THE EXERCISE: Please write out the material below exactly as given.

DATA SECTION:
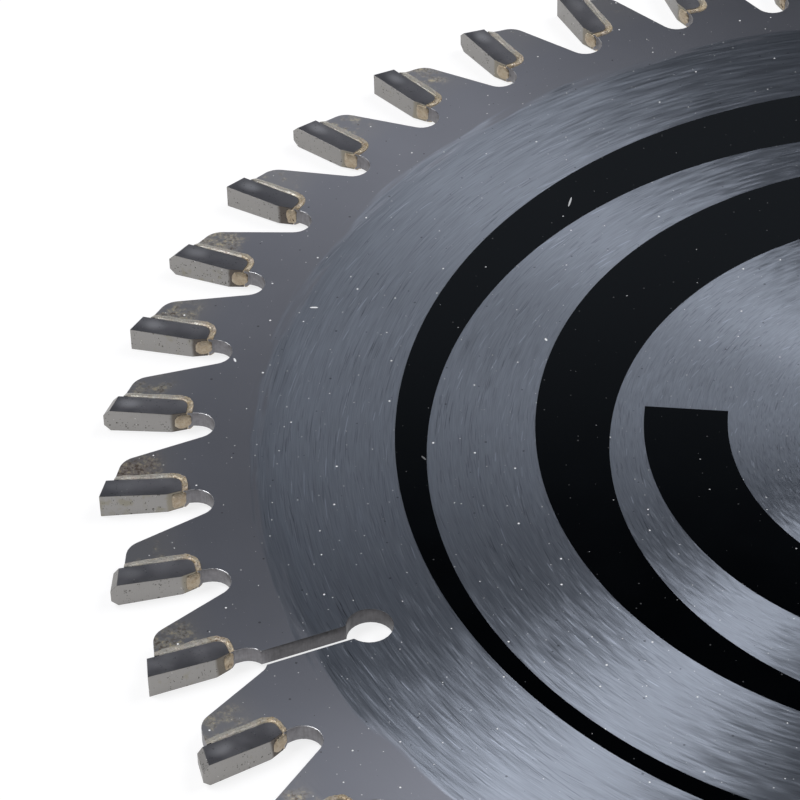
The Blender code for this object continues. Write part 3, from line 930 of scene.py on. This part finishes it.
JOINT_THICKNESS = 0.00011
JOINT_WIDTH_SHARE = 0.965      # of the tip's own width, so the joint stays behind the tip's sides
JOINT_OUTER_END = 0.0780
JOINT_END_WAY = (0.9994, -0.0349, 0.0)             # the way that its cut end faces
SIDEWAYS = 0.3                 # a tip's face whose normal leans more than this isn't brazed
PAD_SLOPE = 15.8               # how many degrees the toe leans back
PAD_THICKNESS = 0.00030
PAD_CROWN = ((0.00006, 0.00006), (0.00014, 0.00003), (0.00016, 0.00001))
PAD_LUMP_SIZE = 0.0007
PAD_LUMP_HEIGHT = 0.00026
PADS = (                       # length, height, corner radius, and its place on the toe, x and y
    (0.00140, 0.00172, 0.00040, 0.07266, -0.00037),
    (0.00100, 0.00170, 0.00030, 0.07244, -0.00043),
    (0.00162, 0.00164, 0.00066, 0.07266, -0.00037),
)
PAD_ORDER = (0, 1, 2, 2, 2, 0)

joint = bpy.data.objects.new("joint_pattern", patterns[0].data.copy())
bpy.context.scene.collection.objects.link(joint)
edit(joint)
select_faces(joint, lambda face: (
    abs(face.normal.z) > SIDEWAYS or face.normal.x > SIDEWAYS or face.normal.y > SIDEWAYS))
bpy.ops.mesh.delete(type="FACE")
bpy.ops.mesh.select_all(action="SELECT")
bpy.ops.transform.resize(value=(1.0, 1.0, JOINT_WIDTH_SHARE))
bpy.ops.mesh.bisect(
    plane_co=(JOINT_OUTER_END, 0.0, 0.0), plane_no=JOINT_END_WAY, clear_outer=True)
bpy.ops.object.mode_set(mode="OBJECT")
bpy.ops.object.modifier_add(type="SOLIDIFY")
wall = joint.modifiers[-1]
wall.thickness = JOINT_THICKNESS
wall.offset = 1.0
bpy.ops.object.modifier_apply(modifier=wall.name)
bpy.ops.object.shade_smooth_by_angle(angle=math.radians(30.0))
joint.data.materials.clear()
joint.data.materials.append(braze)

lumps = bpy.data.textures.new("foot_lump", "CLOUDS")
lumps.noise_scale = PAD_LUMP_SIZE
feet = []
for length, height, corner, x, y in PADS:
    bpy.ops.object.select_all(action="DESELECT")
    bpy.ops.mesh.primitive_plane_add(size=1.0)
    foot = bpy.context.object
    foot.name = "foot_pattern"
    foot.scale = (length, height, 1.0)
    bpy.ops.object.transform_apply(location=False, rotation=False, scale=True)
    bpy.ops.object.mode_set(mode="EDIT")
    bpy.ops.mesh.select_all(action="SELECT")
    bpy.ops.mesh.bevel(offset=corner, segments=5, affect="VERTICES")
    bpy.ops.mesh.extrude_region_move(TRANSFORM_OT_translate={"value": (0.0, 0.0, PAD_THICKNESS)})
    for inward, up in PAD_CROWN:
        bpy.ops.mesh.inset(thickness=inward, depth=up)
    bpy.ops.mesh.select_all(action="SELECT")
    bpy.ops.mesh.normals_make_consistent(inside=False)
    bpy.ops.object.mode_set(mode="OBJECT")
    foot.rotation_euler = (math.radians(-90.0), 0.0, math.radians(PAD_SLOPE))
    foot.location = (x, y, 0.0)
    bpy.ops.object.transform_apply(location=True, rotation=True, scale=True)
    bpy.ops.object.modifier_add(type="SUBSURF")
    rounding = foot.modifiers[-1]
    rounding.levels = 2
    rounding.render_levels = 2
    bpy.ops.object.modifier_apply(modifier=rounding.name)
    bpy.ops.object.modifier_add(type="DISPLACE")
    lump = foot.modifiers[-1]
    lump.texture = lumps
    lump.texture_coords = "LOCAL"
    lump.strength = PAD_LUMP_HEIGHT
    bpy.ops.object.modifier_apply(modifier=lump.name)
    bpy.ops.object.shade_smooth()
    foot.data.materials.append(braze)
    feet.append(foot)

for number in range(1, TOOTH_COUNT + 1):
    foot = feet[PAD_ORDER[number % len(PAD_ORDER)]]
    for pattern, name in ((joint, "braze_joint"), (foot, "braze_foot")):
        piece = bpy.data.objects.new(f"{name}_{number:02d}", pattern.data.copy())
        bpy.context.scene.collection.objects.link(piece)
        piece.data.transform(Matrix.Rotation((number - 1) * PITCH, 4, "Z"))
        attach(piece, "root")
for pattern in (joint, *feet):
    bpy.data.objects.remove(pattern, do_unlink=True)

SOLUTION TO THIS TASK:
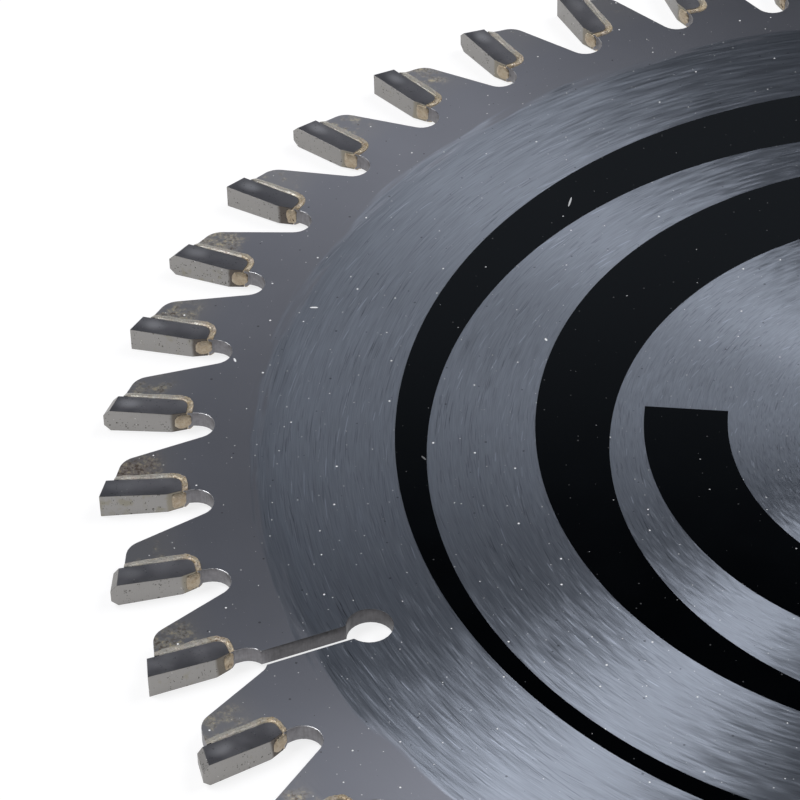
The Blender code for this object continues. Write part 3, from line 930 of scene.py on. This part finishes it.
JOINT_THICKNESS = 0.00011
JOINT_WIDTH_SHARE = 0.965      # of the tip's own width, so the joint stays behind the tip's sides
JOINT_OUTER_END = 0.0780
JOINT_END_WAY = (0.9994, -0.0349, 0.0)             # the way that its cut end faces
SIDEWAYS = 0.3                 # a tip's face whose normal leans more than this isn't brazed
PAD_SLOPE = 15.8               # how many degrees the toe leans back
PAD_THICKNESS = 0.00030
PAD_CROWN = ((0.00006, 0.00006), (0.00014, 0.00003), (0.00016, 0.00001))
PAD_LUMP_SIZE = 0.0007
PAD_LUMP_HEIGHT = 0.00026
PADS = (                       # length, height, corner radius, and its place on the toe, x and y
    (0.00140, 0.00172, 0.00040, 0.07266, -0.00037),
    (0.00100, 0.00170, 0.00030, 0.07244, -0.00043),
    (0.00162, 0.00164, 0.00066, 0.07266, -0.00037),
)
PAD_ORDER = (0, 1, 2, 2, 2, 0)

joint = bpy.data.objects.new("joint_pattern", patterns[0].data.copy())
bpy.context.scene.collection.objects.link(joint)
edit(joint)
select_faces(joint, lambda face: (
    abs(face.normal.z) > SIDEWAYS or face.normal.x > SIDEWAYS or face.normal.y > SIDEWAYS))
bpy.ops.mesh.delete(type="FACE")
bpy.ops.mesh.select_all(action="SELECT")
bpy.ops.transform.resize(value=(1.0, 1.0, JOINT_WIDTH_SHARE))
bpy.ops.mesh.bisect(
    plane_co=(JOINT_OUTER_END, 0.0, 0.0), plane_no=JOINT_END_WAY, clear_outer=True)
bpy.ops.object.mode_set(mode="OBJECT")
bpy.ops.object.modifier_add(type="SOLIDIFY")
wall = joint.modifiers[-1]
wall.thickness = JOINT_THICKNESS
wall.offset = 1.0
bpy.ops.object.modifier_apply(modifier=wall.name)
bpy.ops.object.shade_smooth_by_angle(angle=math.radians(30.0))
joint.data.materials.clear()
joint.data.materials.append(braze)

lumps = bpy.data.textures.new("foot_lump", "CLOUDS")
lumps.noise_scale = PAD_LUMP_SIZE
feet = []
for length, height, corner, x, y in PADS:
    bpy.ops.object.select_all(action="DESELECT")
    bpy.ops.mesh.primitive_plane_add(size=1.0)
    foot = bpy.context.object
    foot.name = "foot_pattern"
    foot.scale = (length, height, 1.0)
    bpy.ops.object.transform_apply(location=False, rotation=False, scale=True)
    bpy.ops.object.mode_set(mode="EDIT")
    bpy.ops.mesh.select_all(action="SELECT")
    bpy.ops.mesh.bevel(offset=corner, segments=5, affect="VERTICES")
    bpy.ops.mesh.extrude_region_move(TRANSFORM_OT_translate={"value": (0.0, 0.0, PAD_THICKNESS)})
    for inward, up in PAD_CROWN:
        bpy.ops.mesh.inset(thickness=inward, depth=up)
    bpy.ops.mesh.select_all(action="SELECT")
    bpy.ops.mesh.normals_make_consistent(inside=False)
    bpy.ops.object.mode_set(mode="OBJECT")
    foot.rotation_euler = (math.radians(-90.0), 0.0, math.radians(PAD_SLOPE))
    foot.location = (x, y, 0.0)
    bpy.ops.object.transform_apply(location=True, rotation=True, scale=True)
    bpy.ops.object.modifier_add(type="SUBSURF")
    rounding = foot.modifiers[-1]
    rounding.levels = 2
    rounding.render_levels = 2
    bpy.ops.object.modifier_apply(modifier=rounding.name)
    bpy.ops.object.modifier_add(type="DISPLACE")
    lump = foot.modifiers[-1]
    lump.texture = lumps
    lump.texture_coords = "LOCAL"
    lump.strength = PAD_LUMP_HEIGHT
    bpy.ops.object.modifier_apply(modifier=lump.name)
    bpy.ops.object.shade_smooth()
    foot.data.materials.append(braze)
    feet.append(foot)

for number in range(1, TOOTH_COUNT + 1):
    foot = feet[PAD_ORDER[number % len(PAD_ORDER)]]
    for pattern, name in ((joint, "braze_joint"), (foot, "braze_foot")):
        piece = bpy.data.objects.new(f"{name}_{number:02d}", pattern.data.copy())
        bpy.context.scene.collection.objects.link(piece)
        piece.data.transform(Matrix.Rotation((number - 1) * PITCH, 4, "Z"))
        attach(piece, "root")
for pattern in (joint, *feet):
    bpy.data.objects.remove(pattern, do_unlink=True)